Recorded data
===============

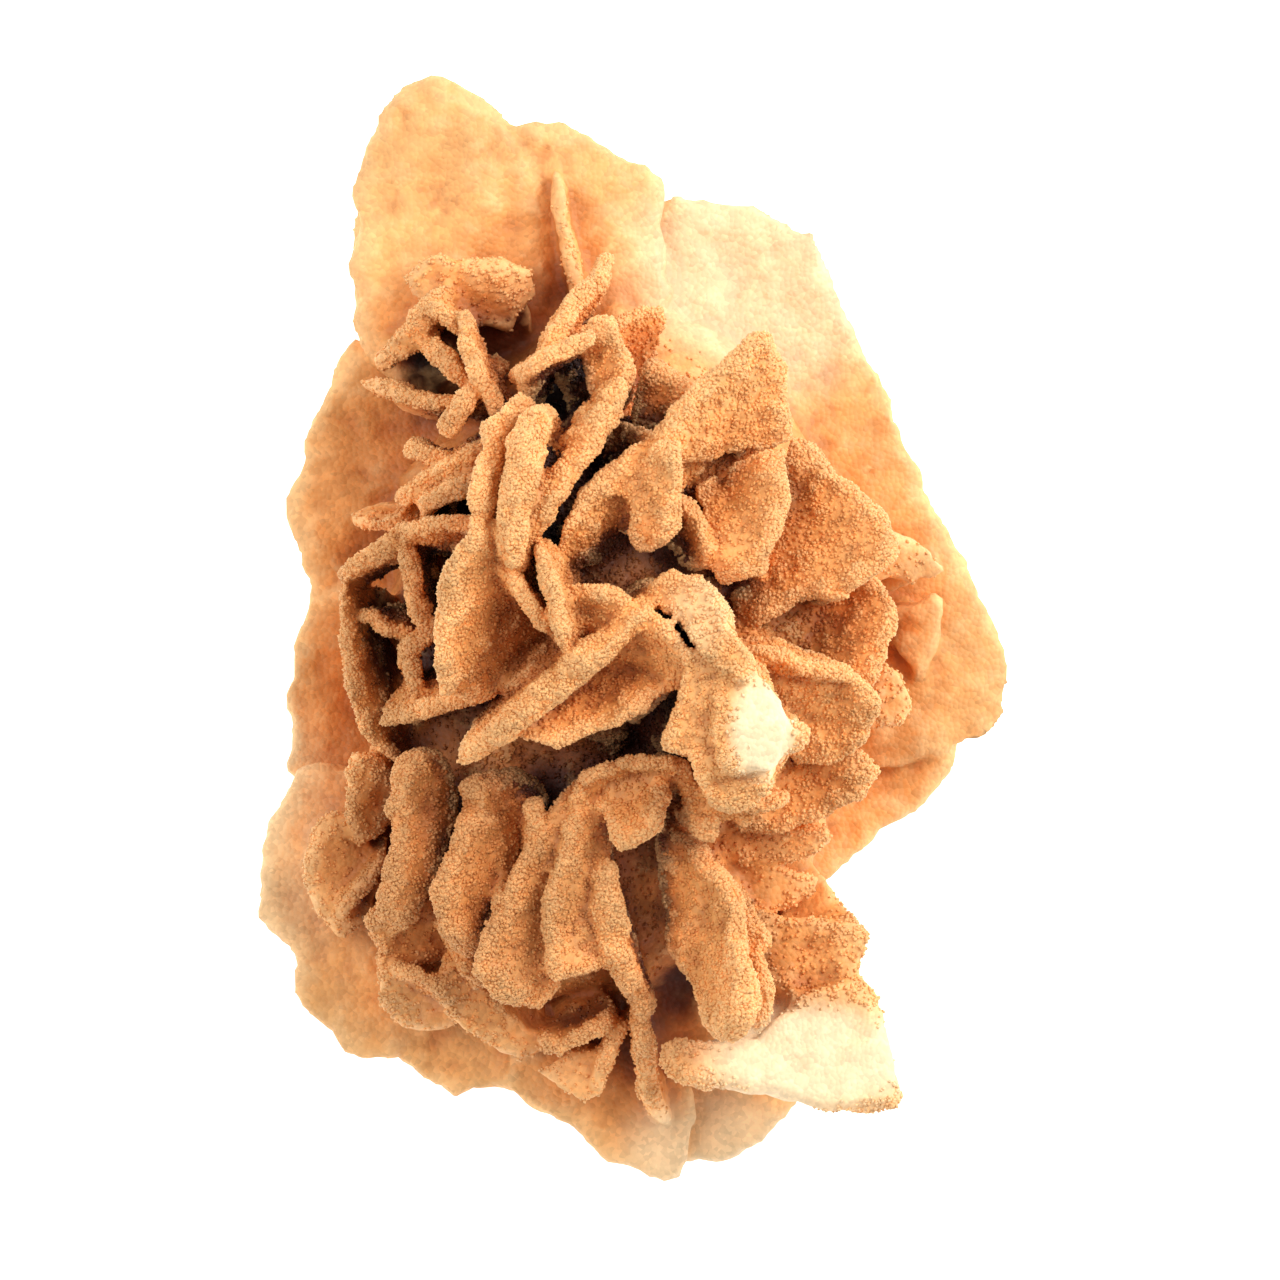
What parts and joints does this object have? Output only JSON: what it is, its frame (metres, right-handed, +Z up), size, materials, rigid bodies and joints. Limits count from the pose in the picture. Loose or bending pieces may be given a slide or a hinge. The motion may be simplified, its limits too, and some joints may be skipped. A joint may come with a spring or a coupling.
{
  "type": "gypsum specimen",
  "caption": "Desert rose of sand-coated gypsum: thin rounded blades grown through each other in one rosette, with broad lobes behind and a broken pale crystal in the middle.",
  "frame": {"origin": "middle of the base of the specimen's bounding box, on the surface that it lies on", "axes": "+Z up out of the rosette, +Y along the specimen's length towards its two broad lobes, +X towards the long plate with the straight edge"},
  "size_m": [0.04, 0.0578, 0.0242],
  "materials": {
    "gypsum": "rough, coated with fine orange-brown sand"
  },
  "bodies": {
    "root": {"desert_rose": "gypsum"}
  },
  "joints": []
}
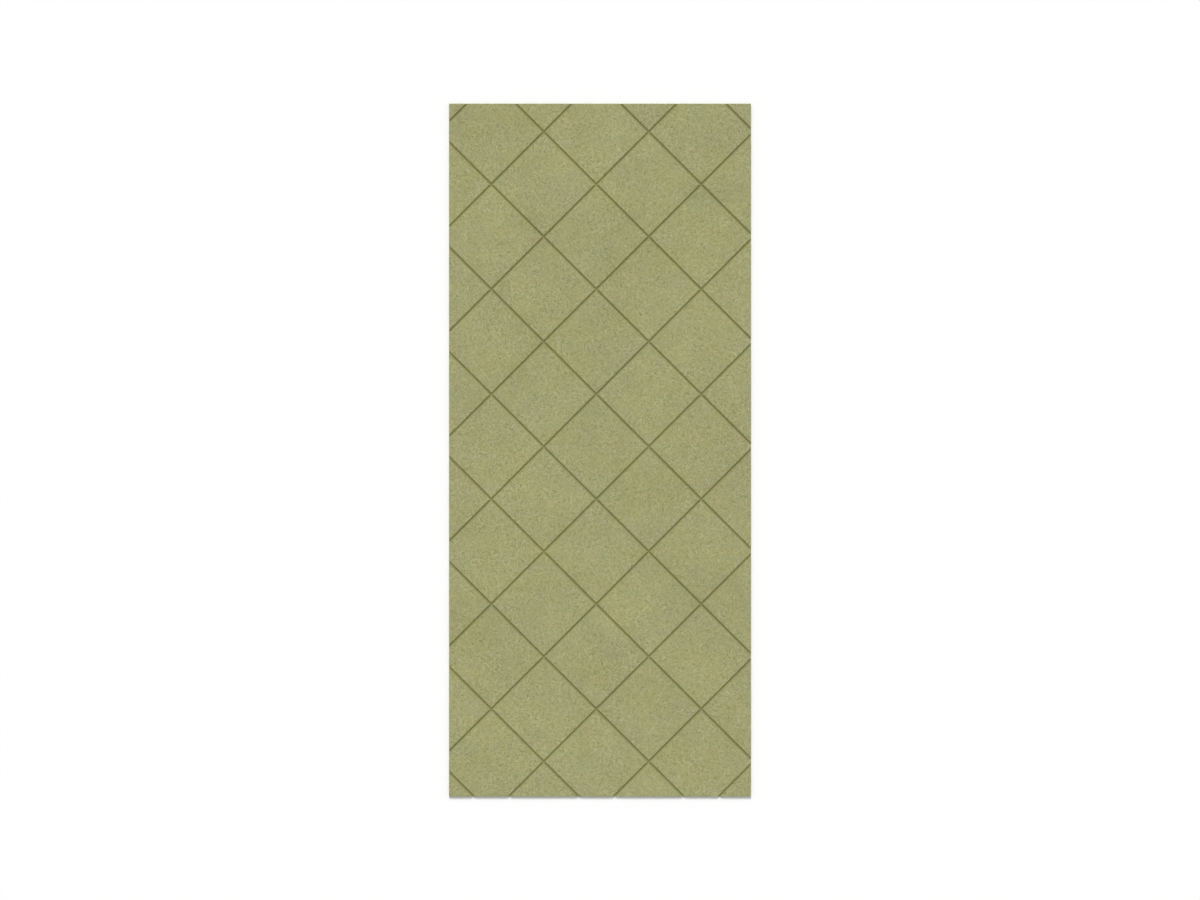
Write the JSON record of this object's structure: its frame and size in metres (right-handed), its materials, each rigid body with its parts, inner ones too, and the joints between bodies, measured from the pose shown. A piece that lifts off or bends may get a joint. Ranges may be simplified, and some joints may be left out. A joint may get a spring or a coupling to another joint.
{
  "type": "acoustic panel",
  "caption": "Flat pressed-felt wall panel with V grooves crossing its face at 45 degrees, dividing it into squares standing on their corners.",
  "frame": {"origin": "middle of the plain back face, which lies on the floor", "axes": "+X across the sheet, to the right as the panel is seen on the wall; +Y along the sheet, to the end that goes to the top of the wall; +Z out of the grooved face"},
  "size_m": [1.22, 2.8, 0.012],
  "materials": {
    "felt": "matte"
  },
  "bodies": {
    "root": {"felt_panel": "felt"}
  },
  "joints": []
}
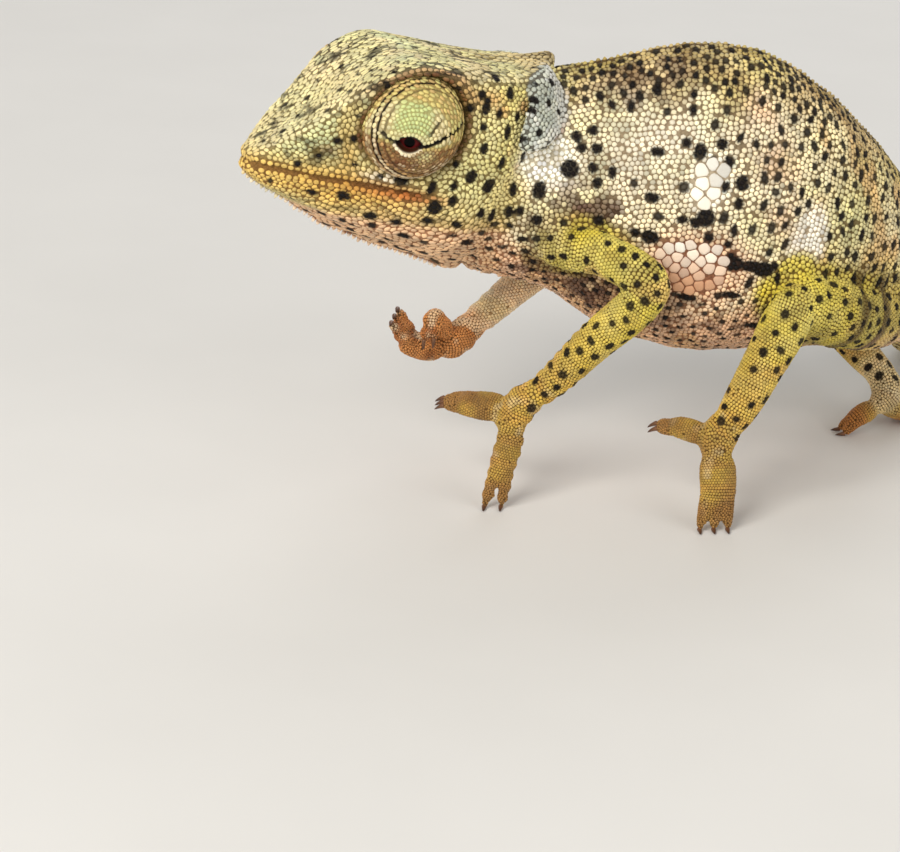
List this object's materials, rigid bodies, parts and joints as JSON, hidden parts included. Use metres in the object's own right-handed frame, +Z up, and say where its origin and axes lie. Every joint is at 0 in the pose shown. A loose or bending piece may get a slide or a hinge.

===============

Recopy the entries above exactly, with every line included.

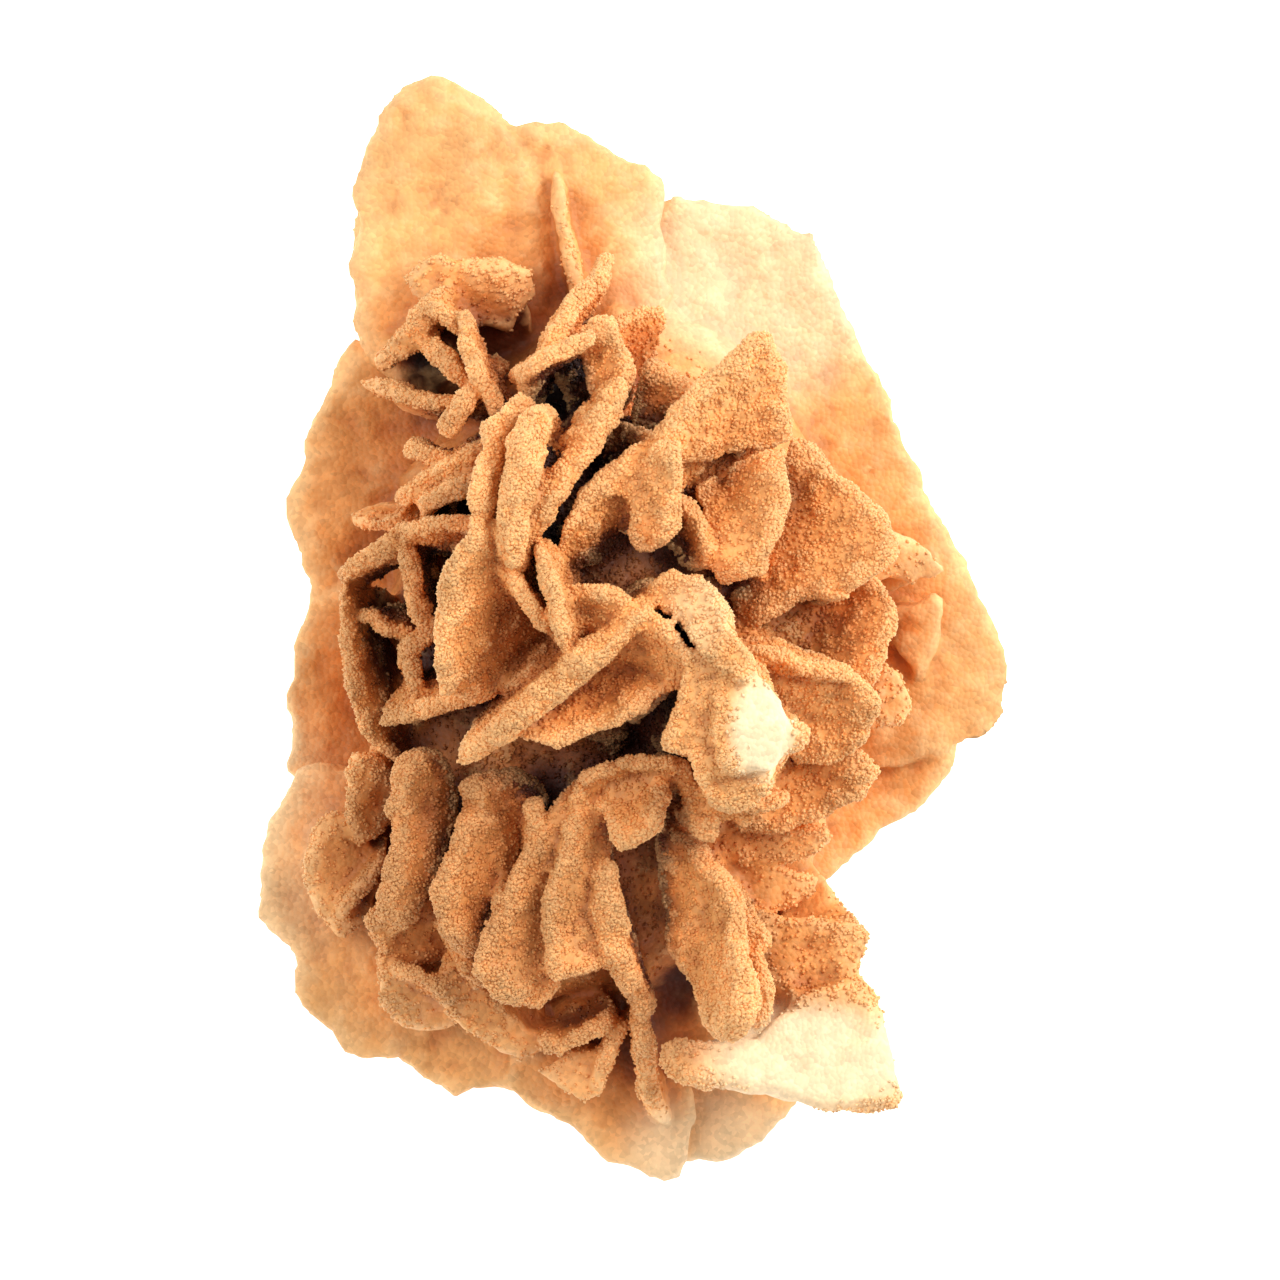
What parts and joints does this object have? Output only JSON: what it is, its frame (metres, right-handed, +Z up), size, materials, rigid bodies and joints. Limits count from the pose in the picture. Loose or bending pieces may be given a slide or a hinge. The motion may be simplified, its limits too, and some joints may be skipped. A joint may come with a spring or a coupling.
{
  "type": "gypsum specimen",
  "caption": "Desert rose of sand-coated gypsum: thin rounded blades grown through each other in one rosette, with broad lobes behind and a broken pale crystal in the middle.",
  "frame": {"origin": "middle of the base of the specimen's bounding box, on the surface that it lies on", "axes": "+Z up out of the rosette, +Y along the specimen's length towards its two broad lobes, +X towards the long plate with the straight edge"},
  "size_m": [0.04, 0.0578, 0.0242],
  "materials": {
    "gypsum": "rough, coated with fine orange-brown sand"
  },
  "bodies": {
    "root": {"desert_rose": "gypsum"}
  },
  "joints": []
}
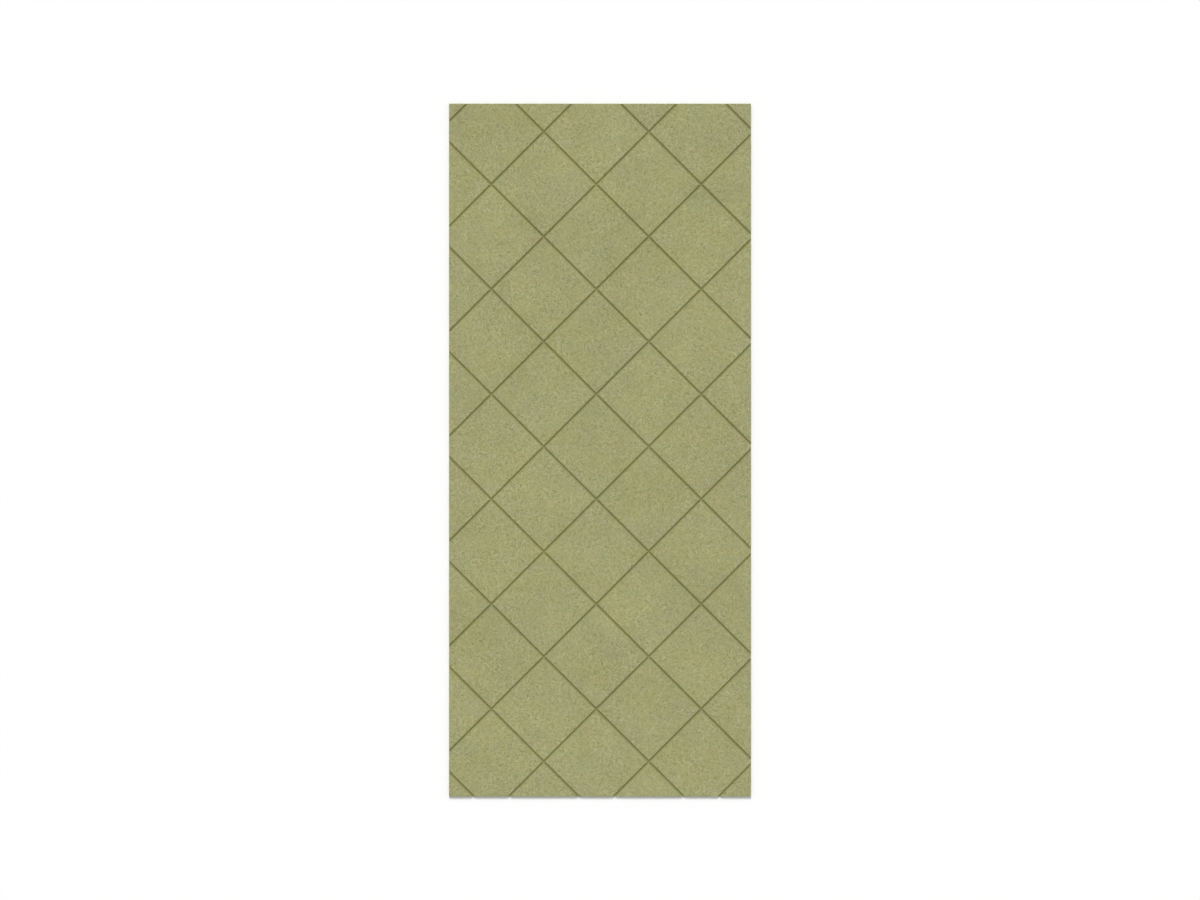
Write the JSON record of this object's structure: its frame and size in metres (right-handed), its materials, each rigid body with its parts, inner ones too, and the joints between bodies, measured from the pose shown. A piece that lifts off or bends may get a joint. Ranges may be simplified, and some joints may be left out. A joint may get a spring or a coupling to another joint.
{
  "type": "acoustic panel",
  "caption": "Flat pressed-felt wall panel with V grooves crossing its face at 45 degrees, dividing it into squares standing on their corners.",
  "frame": {"origin": "middle of the plain back face, which lies on the floor", "axes": "+X across the sheet, to the right as the panel is seen on the wall; +Y along the sheet, to the end that goes to the top of the wall; +Z out of the grooved face"},
  "size_m": [1.22, 2.8, 0.012],
  "materials": {
    "felt": "matte"
  },
  "bodies": {
    "root": {"felt_panel": "felt"}
  },
  "joints": []
}
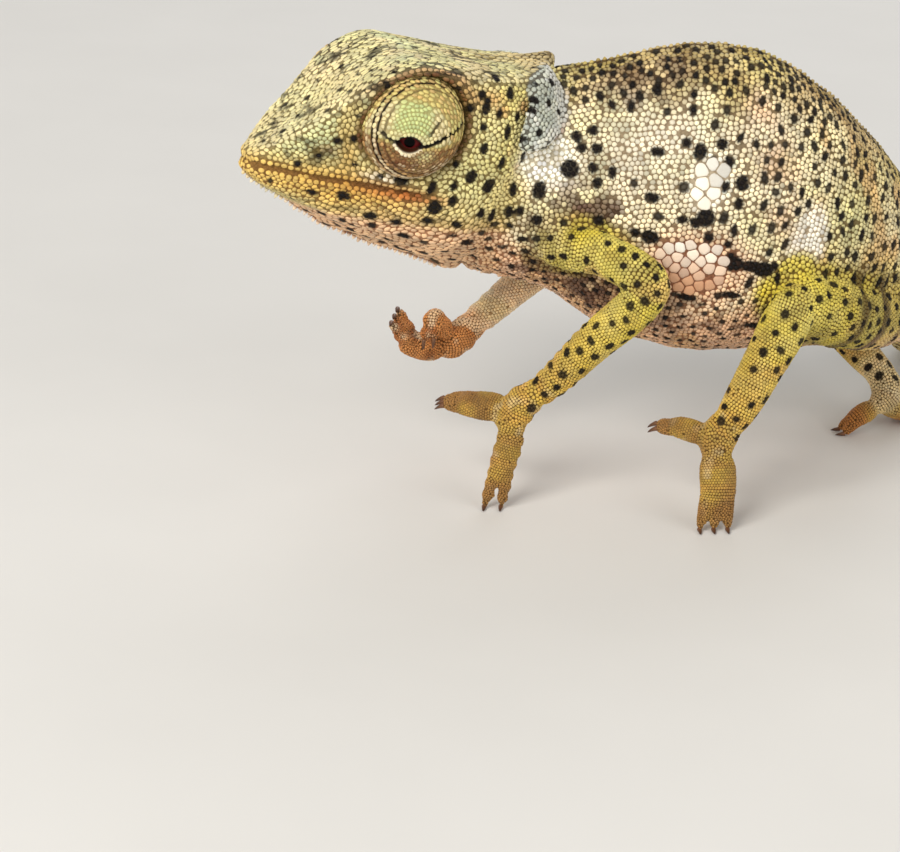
List this object's materials, rigid bodies, parts and joints as JSON, hidden parts included. Use metres in the object's own right-handed frame, +Z up, and say where its origin and axes lie. Every joint is at 0 in the pose shown. A loose or bending piece may get a slide or a hinge.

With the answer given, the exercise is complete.